Çernobil, Rusya için stratejik bir bölge mi? Moskova, bu saldırıyla Batı’ya mesaj mı veriyor?

Eğer Rusya gerçekten Çernobil’deki sığınağı hedef aldıysa, bu hamlenin arkasında savaşın sadece Ukrayna topraklarında değil, küresel ölçekte nasıl bir tehdit oluşturabileceğini gösterme çabası olabilir.

Batı, bu tür saldırıları "Rusya’nın Avrupa’ya yönelik tehdit stratejisinin bir parçası" olarak görüyor. ABD ve Avrupa Birliği, Rusya’nın nükleer güvenliği tehlikeye attığını sıkça dile getiriyor.

Ancak Ukrayna’nın iddialarının doğrulanması halinde Batı’nın nasıl bir tepki vereceği de kritik bir mesele. Washington, Moskova’ya karşı askeri yaptırımları artırabilir mi, yoksa diplomasi mi devreye girer?

ÇERNOBİL’DEKİ SALDIRI BİR EŞİK OLABİLİR Mİ?

Çernobil’e yönelik saldırı, savaşın yeni bir boyuta evrildiğinin sinyallerini veriyor.

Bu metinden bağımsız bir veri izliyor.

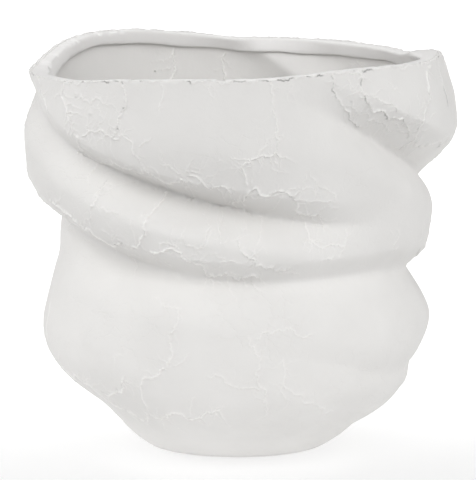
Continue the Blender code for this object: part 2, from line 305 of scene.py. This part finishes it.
def outer_radius(azimuth, height):
    """Radius of the coat's outer face."""
    radius = body_radius(azimuth, height)
    for name in CREASES:
        radius = radius - crease_depth(name, azimuth, height)
    for place, level, stand_out, half_turn, half_height in CORNERS:
        turn = (azimuth - place + 180) % 360 - 180
        spread = (turn / half_turn) ** 2 + ((height - level) / half_height) ** 2
        radius = radius + stand_out * np.exp(-spread)
    return radius


def rim_height(azimuth):
    """Height of the mouth's top edge."""
    return around(RIM, 1, azimuth, EASE_RIM)


def wall_face(azimuth, height):
    """Radius of the clay wall's inner face: the wall thickens towards the floor and swells at the back."""
    low = np.clip(1 - (height - FOOT_TOP) / WALL_TAPER, 0, 1)
    thickness = WALL + (WALL_FOOT - WALL) * low**2
    place, level, swell, half_turn, half_height = WALL_SWELL
    turn = (azimuth - place + 180) % 360 - 180
    thickness = thickness + swell * np.exp(-((turn / half_turn) ** 2) - ((height - level) / half_height) ** 2)
    return outer_radius(azimuth, height) - COAT - thickness


def lip_thickness(azimuth):
    """Thickness of the band's lip: it fills the mouth's two corners."""
    thickness = LIP_THICK
    for place, more, half_turn in CORNER_LIPS:
        turn = (azimuth - place + 180) % 360 - 180
        thickness = thickness + more * np.exp(-((turn / half_turn) ** 2))
    return thickness


def to_space(azimuth, radius, height):
    """Points in metres."""
    turn = np.radians(azimuth)
    return np.stack([radius * np.cos(turn), radius * np.sin(turn), height + 0 * turn], axis=1) * MM


def lumps(points, seed, wavelengths, height):
    """A gentle unevenness: a few waves in random directions, in metres."""
    rng = np.random.default_rng(seed)
    total = np.zeros(len(points))
    for wavelength in wavelengths:
        for _ in range(5):
            direction = rng.normal(size=3)
            direction *= 2 * math.pi / (wavelength * MM * np.linalg.norm(direction))
            total += np.sin(points @ direction + rng.uniform(0, 2 * math.pi))
    return total * height * MM / math.sqrt(5 * len(wavelengths))


# ---- cracks ----

def roughened(path, rng, finest=0.8, roughness=0.13):
    """A path whose segments are halved until they are short, each time pushed aside a little."""
    points = np.array(path, float)
    while True:
        steps = np.diff(points, axis=0)
        lengths = np.hypot(steps[:, 0], steps[:, 1])
        if lengths.max() < finest:
            return points
        normals = np.stack([-steps[:, 1], steps[:, 0]], axis=1)
        middles = (points[:-1] + points[1:]) / 2 + normals * rng.normal(0, roughness, (len(steps), 1))
        grown = np.empty((len(points) + len(middles), 2))
        grown[0::2] = points
        grown[1::2] = middles
        points = grown


def wandering(start, heading, length, rng, step=4.0, turn=0.45):
    """A path that starts out on a heading and wanders."""
    points = [start]
    for _ in range(max(2, round(length / step))):
        heading += rng.normal(0, turn)
        last = points[-1]
        points.append((last[0] + step * math.cos(heading), last[1] + step * math.sin(heading)))
    return points


def twigs(points, rng, spacing):
    """Short side cracks that leave a crack at random places."""
    found = []
    for _ in range(rng.poisson(len(points) * 0.6 / spacing)):
        index = rng.integers(1, len(points) - 1)
        ahead = points[index + 1] - points[index - 1]
        side = rng.choice([-1, 1]) * rng.uniform(0.6, 1.5)
        heading = math.atan2(ahead[1], ahead[0]) + side
        found.append(wandering(tuple(points[index]), heading, rng.uniform(5, 22), rng, step=2.5))
    return found


def gaps_along(count, rng):
    """Where a crack stands open: a few stretches of it, from 0 to 1."""
    knots = rng.random(count // 14 + 3)
    level = np.interp(np.arange(count) / 14, np.arange(len(knots)), knots)
    return np.clip((level - 0.62) / 0.15, 0, 1)


def crack_lines(cracks, seed, spacing=9):
    """Every crack and twig: its points around and up the pot in mm, with strength, gap and width."""
    rng = np.random.default_rng(seed)
    lines = []
    for strength, width, open_share, path in cracks:
        points = roughened([(azimuth * DEGREE, height) for azimuth, height in path], rng)
        ends = np.minimum(np.arange(len(points)), np.arange(len(points))[::-1])
        fade = np.clip(ends / 8, 0.2, 1) * rng.uniform(0.75, 1.1)
        lines.append((points, strength * fade, gaps_along(len(points), rng) * open_share, width))
        for twig in twigs(points, rng, spacing):
            branch = roughened(twig, rng)
            taper = np.linspace(0.6, 0.1, len(branch))
            lines.append((branch, strength * taper, 0 * taper, width * 0.7))
    return lines


def web_cracks(seed):
    """Fine cracks scattered under the folds."""
    rng = np.random.default_rng(seed)
    cracks = []
    for name, first, last, rise, spread, count in WEBS:
        for azimuth in rng.uniform(first, last, count):
            height = around(CREASES[name], 1, azimuth) + rise + rng.normal(0, spread)
            heading = rng.choice([0.1, math.pi / 2]) + rng.normal(0, 0.5)
            path = wandering((azimuth * DEGREE, float(height)), heading, rng.uniform(8, 26), rng, turn=0.6)
            cracks.append((rng.uniform(0.25, 0.6), 0.55, 0, [(x / DEGREE, z) for x, z in path]))
    return cracks


def rim_gap():
    """The broken dark line where the coat's edge meets the rim band: a crack whose open groove gets the
    painted shade.
    """
    places = np.arange(0, 361, 4)
    return [(0.5, 0.6, 0.8, [(place, float(rim_height(place)) - 0.3) for place in places])]


# Where the hidden sides' cracks follow a fold: crease, first and last azimuth, and height above it.
FOLD_CRACKS = [("waist", 345, 555, 13), ("shoulder", 330, 420, 14), ("back", 35, 100, 14)]


def hidden_side_cracks(seed):
    """Cracks for the sides and back: down from the rim, under the folds, and over the belly."""
    rng = np.random.default_rng(seed)
    cracks = []
    for azimuth in np.arange(350, 350 + 215, 13):
        place = (azimuth + rng.uniform(-4, 4)) % 360
        top = float(rim_height(place))
        path = wandering((place * DEGREE, top), -math.pi / 2, rng.uniform(20, 60), rng, step=7, turn=0.3)
        cracks.append((rng.uniform(0.4, 0.9), 0.7, 0.5, path))
    for name, first, last, rise in FOLD_CRACKS:
        azimuth = first
        while azimuth < last:
            span = min(rng.uniform(14, 38), last - azimuth)
            places = np.arange(azimuth, azimuth + span + 1, 5)
            heights = around(CREASES[name], 1, places) + rise + rng.normal(0, 2.5, len(places))
            path = [(place * DEGREE, height) for place, height in zip(places, heights)]
            if len(path) > 1:
                cracks.append((rng.uniform(0.6, 1.0), 0.8, 0.3, path))
            azimuth += span + rng.uniform(2, 9)
    for azimuth in np.arange(345, 345 + 215, 17):
        start = ((azimuth + rng.uniform(-6, 6)) * DEGREE, rng.uniform(70, 110))
        heading = -math.pi / 2 + rng.uniform(-0.7, 0.7)
        strength = rng.uniform(0.4, 0.8)
        cracks.append((strength, 0.7, 0, wandering(start, heading, rng.uniform(20, 55), rng, step=8)))
    return [(*crack[:3], [(x / DEGREE, z) for x, z in crack[3]]) for crack in cracks]


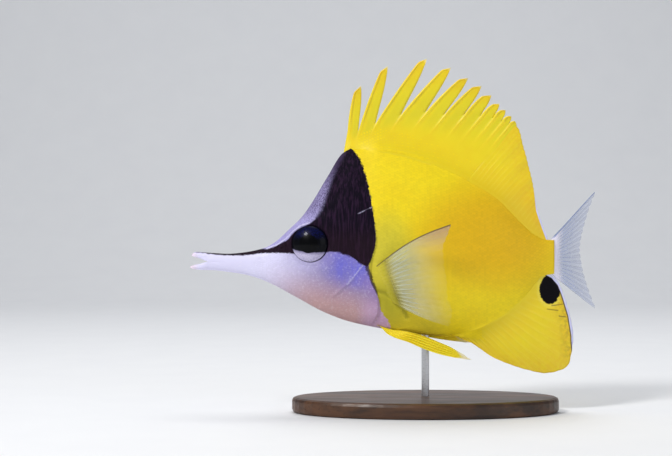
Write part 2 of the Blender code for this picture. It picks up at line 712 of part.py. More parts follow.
def finish(piece):
    """Gives a piece its own material."""
    colour, roughness, metallic = FINISHES.get(piece.name, YELLOW)
    material = bpy.data.materials.new(piece.name)
    material.use_nodes = True
    shader = material.node_tree.nodes["Principled BSDF"]
    shader.inputs["Base Color"].default_value = (*colour, 1.0)
    shader.inputs["Roughness"].default_value = roughness
    shader.inputs["Metallic"].default_value = metallic
    piece.data.materials.append(material)


def build():
    """Makes every piece of the fish and its stand."""
    for old in list(bpy.data.objects):
        bpy.data.objects.remove(old)
    parts = bpy.data.collections.new("longnose_butterflyfish")
    cutters = bpy.data.collections.new("cutters")
    bpy.context.scene.collection.children.link(parts)
    bpy.context.scene.collection.children.link(cutters)
    build_body(parts, cutters)
    jaw("upper_jaw", UPPER_JAW_TOP, UPPER_JAW_MOUTH, parts)
    jaw("lower_jaw", LOWER_JAW_MOUTH, LOWER_JAW_BOTTOM, parts)
    dorsal_spiny_fin(parts)
    rayed_fin("dorsal_fin_soft", SOFT_DORSAL_ROOTS, SOFT_DORSAL_MARGIN, 1, SOFT_DORSAL_RAYS, 0, parts)
    rayed_fin("anal_fin", ANAL_ROOTS, ANAL_MARGIN, -1, ANAL_SPINES + ANAL_RAYS, ANAL_SPINES, parts)
    tail_fin(parts)
    for label, side in (("left", -1), ("right", 1)):
        pectoral_fin("pectoral_fin_" + label, side, parts)
        pelvic_fin("pelvic_fin_" + label, side, parts)
    build_stand(parts)
    for piece in parts.objects:
        finish(piece)


build()
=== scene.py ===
import math

import bmesh
import bpy
import numpy as np
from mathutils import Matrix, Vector

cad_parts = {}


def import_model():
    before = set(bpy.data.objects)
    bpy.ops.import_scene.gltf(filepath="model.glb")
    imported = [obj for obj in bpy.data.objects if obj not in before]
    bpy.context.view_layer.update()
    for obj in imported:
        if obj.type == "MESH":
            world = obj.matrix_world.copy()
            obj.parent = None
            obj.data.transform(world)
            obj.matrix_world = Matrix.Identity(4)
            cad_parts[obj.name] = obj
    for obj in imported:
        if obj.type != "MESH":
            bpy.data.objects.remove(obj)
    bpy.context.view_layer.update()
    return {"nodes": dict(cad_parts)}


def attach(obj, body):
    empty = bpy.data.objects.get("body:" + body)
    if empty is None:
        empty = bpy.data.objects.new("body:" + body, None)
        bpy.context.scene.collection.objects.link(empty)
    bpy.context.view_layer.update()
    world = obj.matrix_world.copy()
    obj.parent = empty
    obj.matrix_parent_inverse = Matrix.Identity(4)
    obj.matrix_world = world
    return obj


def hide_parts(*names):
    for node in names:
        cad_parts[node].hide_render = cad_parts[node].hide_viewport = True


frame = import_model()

# The fish is measured in millimetres: s back from the tip of the upper jaw, h up from the body's axis, and
# y across, its left side negative. The stand's rod stands under BALANCE_S.
MM = 0.001
AXIS_HEIGHT = 61.2
BALANCE_S = 91
SWAY_START = 118
SWAY_RATE = 0.0054
SEED = 11

# Body outline and widths, as (s, value)
TOP_LINE = (
    (6.4, 0.9), (8, 0.8), (14, 0.5), (20, 1), (24.6, 1.8), (29.4, 3.2), (32.4, 5), (37.6, 9.7),
    (43.2, 15.3), (47.5, 21.6), (52.7, 30.3), (59, 39.8), (61.5, 41), (70, 41), (81, 39.4),
    (95, 34.7), (107, 29), (118, 22.4), (129, 11.5), (134, 7.4), (138, 6), (142, 5.8),
)
BOTTOM_LINE = (
    (6.4, -5.85), (8, -5.9), (14.4, -6.6), (20.7, -7.6), (25.7, -9), (30.8, -11.1), (41, -16.6),
    (51.9, -22.4), (60.8, -25.7), (73, -28.4), (88, -30.8), (95, -31.4), (108, -29.6), (120, -24),
    (130, -15.6), (137, -8.2), (142, -7.2),
)
HALF_WIDTH = (
    (6.4, 2.4), (8, 2.5), (20, 2.8), (30, 4.1), (39, 6.2), (46, 7.9), (54, 9.1), (64, 10.1),
    (76, 10.9), (90, 10.8), (105, 9.2), (120, 6.4), (132, 3.9), (138, 2.9), (142, 2.6),
)
TOP_KEEL = ((8, 0.3), (44, 0.4), (58, 1.1), (64, 1.3), (142, 1.3))
BOTTOM_KEEL = ((8, 0.3), (60, 0.8), (90, 1.3), (142, 1.2))
FULLNESS = ((8, 0.5), (26, 0.52), (50, 0.68), (140, 0.72))
SKIN_END = 141.4

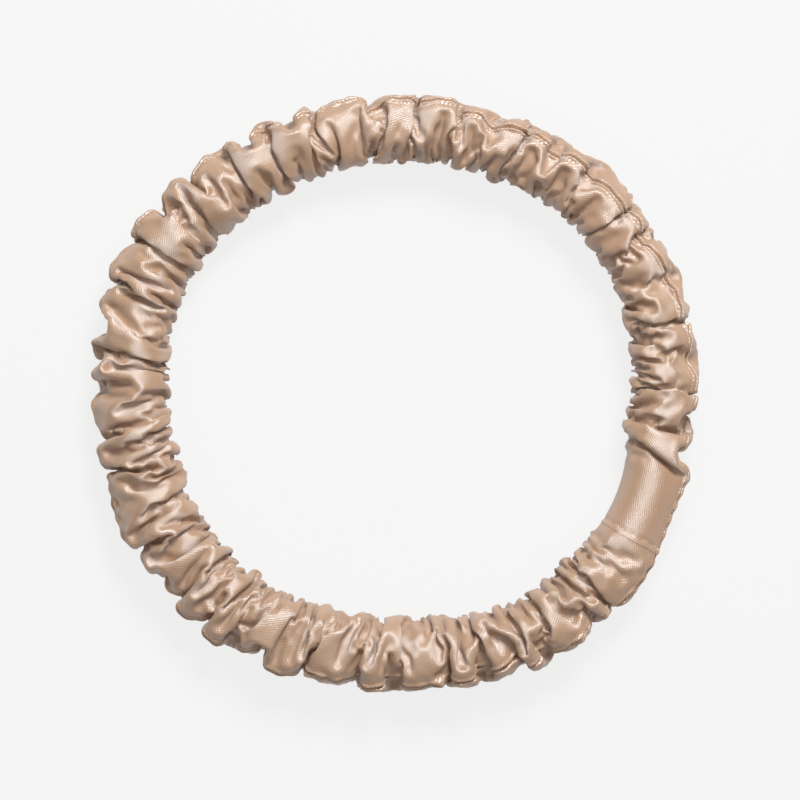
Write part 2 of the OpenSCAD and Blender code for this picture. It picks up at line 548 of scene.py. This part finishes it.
def tube_mesh(centres, radius, sides):
    """Points and faces of a round tube with capped ends along a line of centres."""
    ahead = unit(np.gradient(centres, axis=0))
    helper = np.where(np.abs(ahead[:, 2:3]) > 0.9, [[1.0, 0, 0]], [[0, 0, 1.0]])
    across = unit(np.cross(helper, ahead))
    up = np.cross(ahead, across)
    turn = np.arange(sides) * TURN / sides
    ring = across[:, None] * np.cos(turn)[None, :, None] + up[:, None] * np.sin(turn)[None, :, None]
    points = centres[:, None] + ring * radius
    count = len(centres)
    row = np.arange(count - 1)[:, None]
    column = np.arange(sides)[None, :]
    beside = (column + 1) % sides
    walls = np.stack([
        row * sides + column,
        row * sides + beside,
        (row + 1) * sides + beside,
        (row + 1) * sides + column,
    ], -1).reshape(-1, 4).tolist()
    caps = [list(range(sides))[::-1], [(count - 1) * sides + k for k in range(sides)]]
    return points.reshape(-1, 3), walls + caps


def join_parts(name, parts):
    """One object from several (points, faces) parts."""
    points, faces, offset = [], [], 0
    for part_points, part_faces in parts:
        points.append(part_points)
        faces += [[k + offset for k in face] for face in part_faces]
        offset += len(part_points)
    mesh = bpy.data.meshes.new(name)
    mesh.from_pydata(np.concatenate(points).tolist(), [], faces)
    mesh.polygons.foreach_set("use_smooth", np.ones(len(faces), bool))
    mesh.update()
    piece = bpy.data.objects.new(name, mesh)
    bpy.context.scene.collection.objects.link(piece)
    return piece


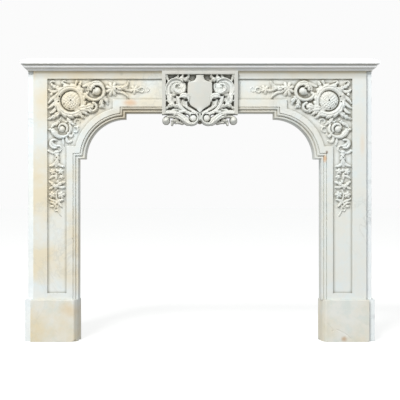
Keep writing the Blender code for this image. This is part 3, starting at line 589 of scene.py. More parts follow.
def drawFan(canvas, name, centre, radii, lobes, height, turn):
    place, u, v = windowOf(canvas, centre[0] - radii[1] - 1, centre[0] + radii[1] + 1,
                           centre[1] - radii[1] - 1, centre[1] + radii[1] + 1)
    r = np.hypot(u - centre[0], v - centre[1])
    angle = np.arctan2(v - centre[1], u - centre[0]) - math.radians(turn)
    swing = np.abs(np.cos(0.5 * lobes * angle))
    edge = radii[0] + (radii[1] - radii[0]) * swing ** 0.7
    s = r / edge
    crown = np.sqrt(np.clip(1 - s ** 2, 0, 1)) ** 0.8
    veins = 1 - 0.35 * (1 - swing) ** 2 * smooth(s, 0.1, 0.5)
    dimple = 1 - 0.25 * np.exp(-(r / (0.22 * radii[0] + 1)) ** 2)
    raiseTo(canvas, place, crown * veins * dimple * height)


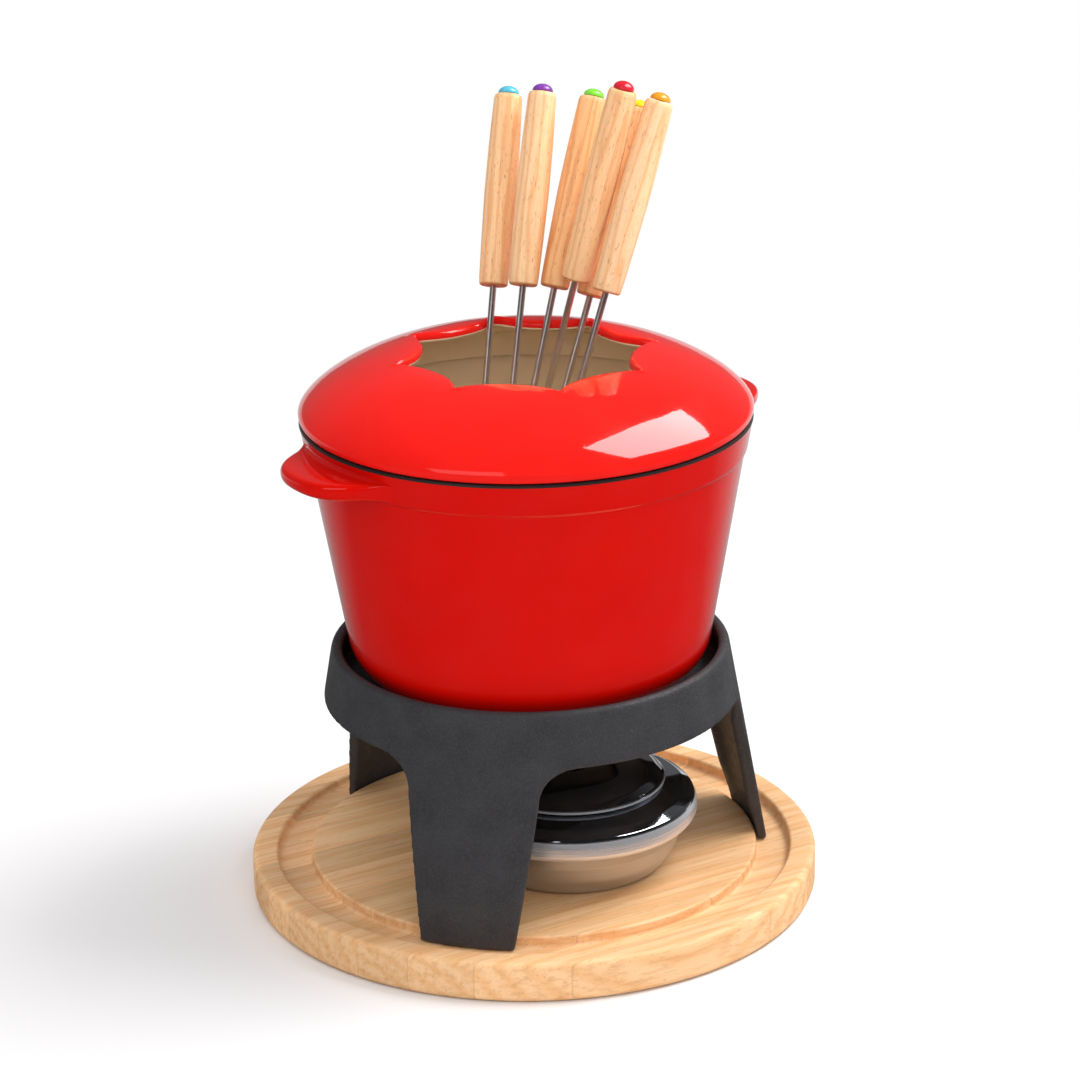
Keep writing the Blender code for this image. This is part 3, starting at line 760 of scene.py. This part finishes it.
def tab_section(reach):
    """The handle's cut from the wall out and back, as (stand-out, z), top to bottom."""
    nose = min(reach * 0.5, TAB_NOSE)
    root = min(reach * 0.3, TAB_ROOT)
    top, low = TAB_TOP, TAB_TOP - TAB_THICKNESS
    steps = 5
    quarter = [math.radians(90 * k / steps) for k in range(steps + 1)]
    cut = [(root - root * math.cos(a), top + root - root * math.sin(a)) for a in quarter]
    flat = reach - nose - root
    cut += [(root + flat * k / 4, top) for k in range(1, 4)]
    cut += [(reach - nose + nose * math.sin(a), top - nose + nose * math.cos(a)) for a in quarter]
    cut += [(reach - nose + nose * math.cos(a), low + nose - nose * math.sin(a)) for a in quarter]
    cut += [(root + flat * k / 4, low) for k in range(3, 0, -1)]
    cut += [(root - root * math.sin(a), low - root + root * math.cos(a)) for a in quarter]
    return cut


def pot_corner(inset, floor_z, corner, steps):
    """The rounded corner between wall and base, from the wall down to the flat."""
    slope = math.atan(POT_SLOPE)
    centre_z = floor_z + corner
    tangent_z = centre_z - corner * math.sin(slope)
    wall_r = POT_WALL_RADIUS + POT_SLOPE * (tangent_z - POT_WALL_RADIUS_Z)
    centre_r = wall_r - inset - corner * math.cos(slope)
    angles = [-slope + (slope - math.pi / 2) * k / steps for k in range(steps + 1)]
    return [(centre_r + corner * math.cos(a), centre_z + corner * math.sin(a)) for a in angles]


def pot_section(at_deg):
    """Cut through the pot: dark rim, red outside with the handle, red base, cream inside."""
    low, high = measured("pot")
    rim = high.z
    outer = pot_radius(rim)
    inner = outer - POT_WALL - COLLAR_STEP
    red, cream, dark = 0, 1, 2
    cut = [
        (inner, rim - 0.0012, dark), (inner + 0.0004, rim - 0.0003, dark),
        (inner + 0.0013, rim, dark)
    ]
    cut += [
        (outer - 0.0013, rim, dark), (outer - 0.0004, rim - 0.0003, dark),
        (outer, rim - 0.0012, red)
    ]
    tab = tab_section(tab_reach(at_deg))
    start_z, end_z = tab[0][1], tab[-1][1]
    cut += [(pot_radius(z), z, red) for z in (rim - 0.0026, (rim + start_z) / 2 - 0.0006)]
    cut += [(pot_radius(max(z, COLLAR_Z + 0.001)) + out, z, red) for out, z in tab]
    lead = end_z - 0.0004
    step_rows = [
        COLLAR_Z + 0.0009, COLLAR_Z + 0.0006, COLLAR_Z, COLLAR_Z - 0.0006, COLLAR_Z - 0.0010
    ]
    cut += [(pot_radius(z), min(z, lead), red) for z in step_rows]
    corner = pot_corner(0.0, low.z, POT_CORNER, 14)
    wall_top, wall_low = COLLAR_Z - 0.003, corner[0][1]
    wall = [wall_top + (wall_low - wall_top) * k / 10 for k in range(10)]
    cut += [(pot_radius(z), z, red) for z in wall]
    cut += [(r, z, red) for r, z in corner]
    floor = low.z + POT_FLOOR
    cut += [(POT_BASE_RADIUS, low.z, dark), (0.0, low.z, dark)]
    cut += [(0.0, floor, cream), (POT_FLOOR_RADIUS, floor, cream)]
    inside = pot_corner(POT_WALL, floor, POT_CORNER - POT_WALL, 12)
    cut += [(r, z, cream) for r, z in reversed(inside)]
    base_r, base_z = inside[0]
    for k in range(1, 10):
        at_r = base_r + (inner - base_r) * k / 10
        at_z = base_z + (rim - 0.0012 - base_z) * k / 10
        cut.append((at_r, at_z, cream))
    return cut


def make_pot(red, cream, rim):
    polar_loft("pot_fine", pot_section, [red, cream, rim], "pot", POT_COLUMNS, stands_for="pot")


# ---- lid ----
def opening_radius(at_deg):
    pitch = 360.0 / NOTCHES
    share = ((at_deg - NOTCH_HEADING_DEG) % pitch) / pitch
    return NOTCH_RADIUS - (NOTCH_RADIUS - LOBE_RADIUS) * (1 - abs(2 * share - 1) ** LOBE_SHAPE)


def lid_height(radius, inset=0.0):
    wide = measured("lid")[1].x - inset
    reach = max(0.0, (radius - LID_CROWN_RADIUS) / (wide - LID_CROWN_RADIUS))
    arch = max(0.0, 1 - reach**LID_DOME_SHAPE) ** (1 / LID_DOME_SHAPE)
    return LID_WIDEST_Z + (LID_CROWN - inset) * arch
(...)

Eğer Rusya gerçekten Çernobil’i hedef aldıysa, bu sadece bir savaş hamlesi değil, küresel güvenlik açısından büyük bir kriz anlamına gelir.

Eğer Ukrayna bu iddiayı abartıyorsa, Kiev yönetimi savaşın diplomatik boyutunu şekillendirmek için Batı’yı daha fazla devreye sokmaya çalışıyor olabilir.

Her iki ihtimalde de Çernobil artık sadece geçmişteki bir felaket alanı değil, savaşın nükleer bir tehdit seviyesine ulaştığının göstergesi olarak karşımıza çıkıyor.